Saturday, November 12, 2016

Rat fever

nope. Never heard of it in medical school outside a single lecture in animal related disease

Nor did I treat any cases when I worked in Africa (probably because I worked in a  rural area, but also no floods when I worked in Liberia).

Of course, since every fever was given penicillin, I might have cured some cases that never had been diagnosed. But I never saw the liver involvement and severe syndrome either.

The disease is easily treated early with antibiotics; the bad news is that often it is fast, so you wade in water, and then after a few days get a fever (big deal) and then voila the complete syndrome and you die.

 But here in the Philippines, we get deaths after every typhoon, from people wading in ankle deep/knee deep water in the street.

Science Daily has an article about a newer treatment for the severe cases....

While rare in the United States, leptospirosis remains an important health threat for impoverished populations in developing countries, causing more than one million illnesses and 60,000 deaths annually..... 

 The reasons why leptospirosis causes life-threatening manifestations, such as pulmonary hemorrhage and acute kidney failure, have been poorly understood. ...
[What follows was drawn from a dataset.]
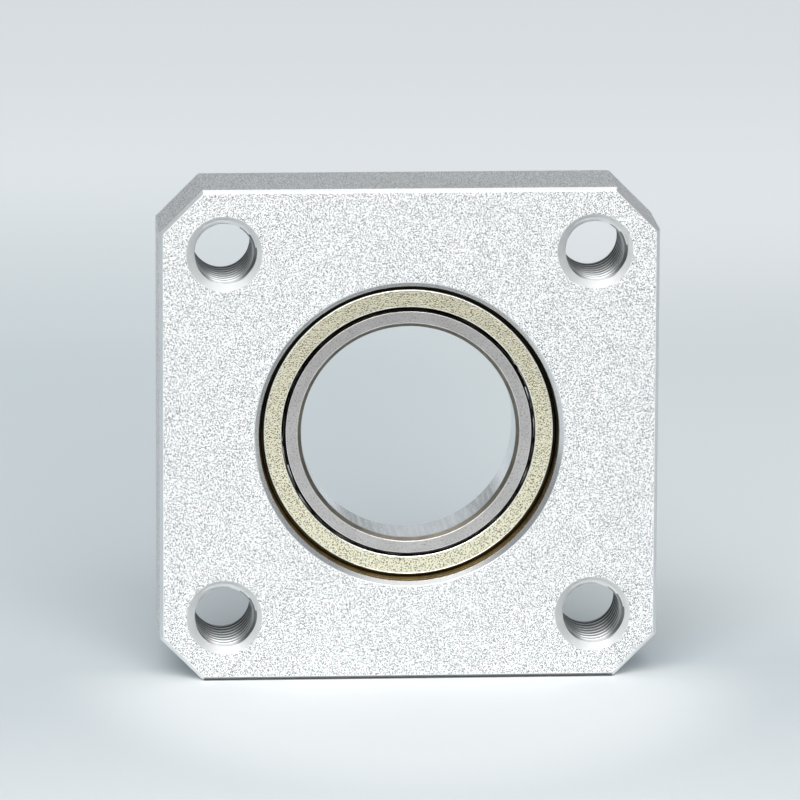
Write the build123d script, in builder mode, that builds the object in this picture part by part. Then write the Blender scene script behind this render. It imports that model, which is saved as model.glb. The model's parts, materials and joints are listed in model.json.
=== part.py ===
from build123d import *
from math import asin, degrees, pi
import os

# Square flange bearing unit, in millimetres.
# X points right and Z up. Y runs along the bore from the flange's front face to its back.
# The origin is on the bore's axis, halfway along the bearing.

# Driving sizes of the ball bearing
bearing_bore = 25.0
bearing_width = 7.0
ball_diameter = 3.5
ball_play = 0.05  # between a ball and each raceway
ring_wall = 1.2  # from a raceway's deepest line to the other side of its ring
land_height = 0.8  # from a raceway's deepest line to the land beside it
race_conformity = 0.525  # raceway radius for each millimetre of ball
ring_chamfer = 0.3  # of the outer ring
bore_chamfer = 0.45  # of the inner ring, where the shaft goes in
land_chamfer = 0.2  # of the inner ring, beside the shields
ball_gap = 2.9  # least arc between two balls, which holds the cage's rivet

# Driving sizes of the cage
cage_sheet = 0.3
cage_land_gap = 0.15  # between the cage and each ring's land
pocket_play = 0.1
rivet_shank_diameter = 0.6
rivet_head_diameter = 1.1
rivet_head_height = 0.2
rivet_play = 0.02

# Driving sizes of the shields
shield_sheet = 0.3
shield_recess = 0.18  # of the shield's face behind the rings' faces
shield_seat_depth = 0.9
shield_gap = 0.25  # running gap round the inner ring
shield_flange = 0.25  # depth of the turned-in edge beside the inner ring
shield_foot_width = 0.4
shield_groove_depth = 0.8  # of the outer ring's groove behind its land
shield_foot_play = 0.05
shield_keeper = 0.2  # how far the crimped edge closes over the shield's foot
shield_bend = 0.12

# Driving sizes of the retaining ring
snap_thickness = 1.5
snap_groove_depth = 1.0
snap_play = 0.1  # along the bore
snap_rim_play = 0.02
snap_band_width = 2.6
snap_offset = 0.8  # of the band's inner circle towards the gap
snap_gap = 6.0
lug_radius = 2.1
lug_hole_diameter = 2.0
lug_clearance = 0.3  # beside the turning inner ring

# Driving sizes of the plate
lip_thickness = 1.5
lip_width = 1.0
lip_bevel = 0.5
seat_play = 0.01
back_land = 1.9
mouth_bevel = 0.5
hole_spacing = 43.0
hole_diameter = 6.8
countersink_diameter = 8.8
countersink_angle = 90.0
hole_edge_distance = 7.5
corner_chamfer = 5.0
edge_bevel = 0.4

# The bearing, worked out from its bore outwards
ball_r = ball_diameter / 2
race_r = race_conformity * ball_diameter
bore_r = bearing_bore / 2
inner_race_bottom_r = bore_r + ring_wall
ball_circle_r = inner_race_bottom_r + ball_play + ball_r
outer_race_bottom_r = ball_circle_r + ball_r + ball_play
bearing_r = outer_race_bottom_r + ring_wall
inner_land_r = inner_race_bottom_r + land_height
outer_land_r = outer_race_bottom_r - land_height
half_width = bearing_width / 2
ball_count = int(2 * pi * ball_circle_r / (ball_diameter + ball_gap))

# The cage
cage_inner_r = inner_land_r + cage_land_gap
cage_outer_r = outer_land_r - cage_land_gap
pocket_r = ball_r + pocket_play
pocket_back_r = pocket_r + cage_sheet
cage_band = cage_outer_r - cage_inner_r
rivet_hole_r = rivet_shank_diameter / 2 + rivet_play
half_pitch_angle = 180 / ball_count

# The shields, from the middle of the bearing towards a face
shield_seat_y = half_width - shield_seat_depth
shield_foot_y = shield_seat_y + shield_sheet
shield_face_y = half_width - shield_recess
shield_under_y = shield_face_y - shield_sheet
shield_inner_r = inner_land_r + shield_gap
shield_groove_r = outer_land_r + shield_groove_depth
shield_foot_r = shield_groove_r - shield_foot_play
shield_rim_r = shield_groove_r - shield_foot_width
keeper_y = shield_foot_y + shield_foot_play
keeper_r = shield_groove_r - shield_keeper

# The plate's stations along the bore, front to back
bearing_front_y = -half_width
bearing_back_y = half_width
plate_front_y = bearing_front_y - lip_thickness
groove_back_y = bearing_back_y + snap_thickness + snap_play
plate_back_y = groove_back_y + back_land
plate_thickness = plate_back_y - plate_front_y
plate_side = hole_spacing + 2 * hole_edge_distance
seat_r = bearing_r + seat_play
lip_r = bearing_r - lip_width
groove_r = bearing_r + snap_groove_depth

# The retaining ring
snap_outer_r = groove_r - snap_rim_play
snap_inner_r = snap_outer_r - snap_band_width
snap_back_y = bearing_back_y + snap_thickness
lug_circle_r = inner_land_r + lug_clearance + lug_radius
lug_offset = snap_gap / 2 + lug_radius
lug_angle = degrees(asin(lug_offset / lug_circle_r))


def across(y):
    """The plane square to the bore at y, seen from the front, with X right and Z up."""
    return Plane.XZ.offset(-y)


def lathe_plane():
    """Where a turned profile is drawn: X is its radius and Y its place along the bore."""
    return Plane.XY


os.makedirs("parts", exist_ok=True)

# Plate: a square blank with its corners cut, a stepped bore and four tapped holes
with BuildPart() as housing_plate:
    with BuildSketch(across(plate_back_y)):
        outline = Rectangle(plate_side, plate_side)
        chamfer(outline.vertices(), corner_chamfer)
    extrude(amount=plate_thickness)
    chamfer(housing_plate.edges().filter_by(Plane.XZ), edge_bevel)
    with BuildSketch(lathe_plane()):
        with BuildLine():
            Polyline(
                (0, plate_front_y),
                (lip_r + lip_bevel, plate_front_y),
                (lip_r, plate_front_y + lip_bevel),
                (lip_r, bearing_front_y),
                (seat_r, bearing_front_y),
                (seat_r, bearing_back_y),
                (groove_r, bearing_back_y),
                (groove_r, groove_back_y),
                (seat_r, groove_back_y),
                (seat_r, plate_back_y - mouth_bevel),
                (seat_r + mouth_bevel, plate_back_y),
                (0, plate_back_y),
                close=True,
            )
        make_face()
    revolve(axis=Axis.Y, mode=Mode.SUBTRACT)
    for face_plane in (across(plate_front_y), -across(plate_back_y)):
        with Locations(face_plane):
            with GridLocations(hole_spacing, hole_spacing, 2, 2):
                CounterSinkHole(
                    hole_diameter / 2,
                    countersink_diameter / 2,
                    counter_sink_angle=countersink_angle,
                )
housing_plate.part.label = "housing_plate"
export_step(housing_plate.part, "parts/housing_plate.step")

# Outer ring: half its section is drawn, mirrored and turned
with BuildPart() as outer_ring:
    with BuildSketch(lathe_plane()):
        with BuildLine():
            Polyline(
                (outer_land_r, 0),
                (outer_land_r, shield_seat_y),
                (shield_groove_r, shield_seat_y),
                (shield_groove_r, keeper_y),
                (keeper_r, keeper_y + shield_keeper),
                (shield_groove_r, half_width),
                (bearing_r - ring_chamfer, half_width),
                (bearing_r, half_width - ring_chamfer),
                (bearing_r, 0),
                close=True,
            )
        make_face()
        with Locations((outer_race_bottom_r - race_r, 0)):
            Circle(race_r, mode=Mode.SUBTRACT)
        mirror(about=Plane.XZ)
    revolve(axis=Axis.Y)
outer_ring.part.label = "outer_ring"
export_step(outer_ring.part, "parts/outer_ring.step")

# Inner ring: a chamfered section with the raceway cut into its outside
with BuildPart() as inner_ring:
    with BuildSketch(lathe_plane()) as ring_section:
        with Locations(((bore_r + inner_land_r) / 2, 0)):
            Rectangle(inner_land_r - bore_r, bearing_width)
        chamfer(ring_section.vertices().group_by(Axis.X)[0], bore_chamfer)
        chamfer(ring_section.vertices().group_by(Axis.X)[-1], land_chamfer)
        with Locations((inner_race_bottom_r + race_r, 0)):
            Circle(race_r, mode=Mode.SUBTRACT)
    revolve(axis=Axis.Y)
inner_ring.part.label = "inner_ring"
export_step(inner_ring.part, "parts/inner_ring.step")

# Balls, evenly round the pitch circle, the first one to the right
for number in range(ball_count):
    with BuildPart() as ball:
        with Locations(across(0)):
            with PolarLocations(ball_circle_r, 1, start_angle=number * 2 * half_pitch_angle):
                Sphere(ball_r)
    ball.part.label = f"ball_{number + 1:02d}"
    export_step(ball.part, f"parts/{ball.part.label}.step")

# Cage: two pressed half rings of sheet, each arched over every ball
with BuildPart() as cage_front:
    with BuildSketch(across(0)):
        Circle(cage_outer_r)
    extrude(amount=cage_sheet)
    with Locations(across(0)):
        with PolarLocations(ball_circle_r, ball_count):
            Cylinder(pocket_back_r, 2 * cage_band, rotation=(0, 90, 0))
    with BuildSketch(across(0)):
        Circle(cage_outer_r)
        Circle(cage_inner_r, mode=Mode.SUBTRACT)
    extrude(amount=pocket_back_r, mode=Mode.INTERSECT)
    with Locations(across(0)):
        with PolarLocations(ball_circle_r, ball_count):
            Cylinder(pocket_r, 2 * cage_band, rotation=(0, 90, 0), mode=Mode.SUBTRACT)
        with PolarLocations(ball_circle_r, ball_count, start_angle=half_pitch_angle):
            Cylinder(rivet_hole_r, 4 * cage_sheet, mode=Mode.SUBTRACT)
cage_front.part.label = "cage_front"
export_step(cage_front.part, "parts/cage_front.step")

with BuildPart() as cage_back:
    mirror(cage_front.part, about=Plane.XZ)
cage_back.part.label = "cage_back"
export_step(cage_back.part, "parts/cage_back.step")

# Rivets between the pockets, each a shank with two flat heads that clamp the sheets
with BuildPart() as cage_rivets:
    with Locations(across(0)):
        with PolarLocations(ball_circle_r, ball_count, start_angle=half_pitch_angle):
            Cylinder(rivet_shank_diameter / 2, 2 * cage_sheet)
    for side in (1, -1):
        with Locations(across(side * (cage_sheet + rivet_head_height / 2))):
            with PolarLocations(ball_circle_r, ball_count, start_angle=half_pitch_angle):
                Cylinder(rivet_head_diameter / 2, rivet_head_height)
cage_rivets.part.label = "cage_rivets"
export_step(cage_rivets.part, "parts/cage_rivets.step")

# Shields: a flat pressed ring with a turned-in inner edge and a stepped foot at its rim
with BuildPart() as shield_back:
    with BuildSketch(lathe_plane()) as shield_section:
        with BuildLine():
            Polyline(
                (shield_inner_r, shield_under_y - shield_flange),
                (shield_inner_r, shield_face_y),
                (shield_rim_r, shield_face_y),
                (shield_rim_r, shield_foot_y),
                (shield_foot_r, shield_foot_y),
                (shield_foot_r, shield_seat_y),
                (shield_rim_r - shield_sheet, shield_seat_y),
                (shield_rim_r - shield_sheet, shield_under_y),
                (shield_inner_r + shield_sheet, shield_under_y),
                (shield_inner_r + shield_sheet, shield_under_y - shield_flange),
                close=True,
            )
        make_face()
        chamfer(shield_section.vertices().group_by(Axis.Y)[-1], shield_bend)
    revolve(axis=Axis.Y)
shield_back.part.label = "shield_back"
export_step(shield_back.part, "parts/shield_back.step")

with BuildPart() as shield_front:
    mirror(shield_back.part, about=Plane.XZ)
shield_front.part.label = "shield_front"
export_step(shield_front.part, "parts/shield_front.step")

# Retaining ring: a band that thins towards its gap, and a lug with a plier hole at each end
with BuildPart() as retaining_ring:
    with BuildSketch(across(snap_back_y)):
        Circle(snap_outer_r)
        with Locations((0, snap_offset)):
            Circle(snap_inner_r, mode=Mode.SUBTRACT)
        with Locations((0, snap_outer_r)):
            Rectangle(2 * lug_offset, snap_outer_r, mode=Mode.SUBTRACT)
        with PolarLocations(
            lug_circle_r, 2, start_angle=90 - lug_angle, angular_range=2 * lug_angle, endpoint=True
        ):
            Circle(lug_radius)
            Rectangle(snap_outer_r, 2 * lug_radius, align=(Align.MIN, Align.CENTER))
            Circle(lug_hole_diameter / 2, mode=Mode.SUBTRACT)
        Circle(snap_outer_r, mode=Mode.INTERSECT)
    extrude(amount=snap_thickness)
retaining_ring.part.label = "retaining_ring"
export_step(retaining_ring.part, "parts/retaining_ring.step")
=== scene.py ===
import json
from math import acos, asin, atan2, ceil, cos, pi, radians, sin, sqrt, tan, tau

import bmesh
import bpy
from mathutils import Matrix, Vector
from mathutils.geometry import tessellate_polygon


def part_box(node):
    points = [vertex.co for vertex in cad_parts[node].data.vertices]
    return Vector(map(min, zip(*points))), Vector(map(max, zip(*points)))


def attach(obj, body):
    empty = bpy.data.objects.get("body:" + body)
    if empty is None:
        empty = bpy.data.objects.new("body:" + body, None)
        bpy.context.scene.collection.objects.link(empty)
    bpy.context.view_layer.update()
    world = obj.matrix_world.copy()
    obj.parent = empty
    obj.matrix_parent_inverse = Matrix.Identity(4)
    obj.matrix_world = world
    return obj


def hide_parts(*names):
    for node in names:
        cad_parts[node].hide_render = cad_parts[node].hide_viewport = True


# The looks of a square flange bearing unit, in metres. X points right, Y from the flange's front
# face to its back and Z up, with the origin in the bearing.
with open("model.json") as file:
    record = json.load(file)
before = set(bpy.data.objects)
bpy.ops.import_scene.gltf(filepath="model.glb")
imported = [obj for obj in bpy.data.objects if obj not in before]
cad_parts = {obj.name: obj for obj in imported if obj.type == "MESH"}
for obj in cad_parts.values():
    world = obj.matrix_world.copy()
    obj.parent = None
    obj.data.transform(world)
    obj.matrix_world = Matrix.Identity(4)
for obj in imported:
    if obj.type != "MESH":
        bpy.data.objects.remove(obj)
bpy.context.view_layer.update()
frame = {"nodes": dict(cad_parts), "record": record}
MM = 0.001

# Places read from the frame
mounts = {mount["name"]: mount["dims"] for mount in frame["record"]["mounts"]}
plate_low, plate_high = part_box("housing_plate")
_, outer_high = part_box("outer_ring")
_, inner_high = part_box("inner_ring")
shield_low, shield_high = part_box("shield_back")
snap_low, snap_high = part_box("retaining_ring")
ball_low, ball_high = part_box("ball_01")

PLATE_FRONT = plate_low.y
PLATE_BACK = plate_high.y
PLATE_HALF = plate_high.x
BORE_R = mounts["shaft_bore"]["r_mm"] * MM
HOLE_OFFSET = mounts["corner_holes"]["spacing_x_mm"] * MM / 2
TAP_DRILL_R = mounts["corner_holes"]["hole_r_mm"] * MM
BEARING_R = outer_high.x
BEARING_HALF = outer_high.y
INNER_LAND_R = inner_high.x
BALL_R = (ball_high.x - ball_low.x) / 2
BALL_CIRCLE_R = (ball_high.x + ball_low.x) / 2
SHIELD_FOOT_R = shield_high.x
SHIELD_SEAT_Y = shield_low.y
SHIELD_FACE_Y = shield_high.y
SNAP_OUTER_R = snap_high.x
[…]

Patients who died from leptospirosis had a defect in the expression of the gene encoding an antimicrobial peptide, cathelicidin, which is capable of killing bacteria, the researchers found. In contrast, survivors were able to mount a vigorous response to the infection as exemplified by the expression of genes that encode cathelicidin as well as those that play a role in adaptive immunity such as antigen presentation and immunoglobulin production.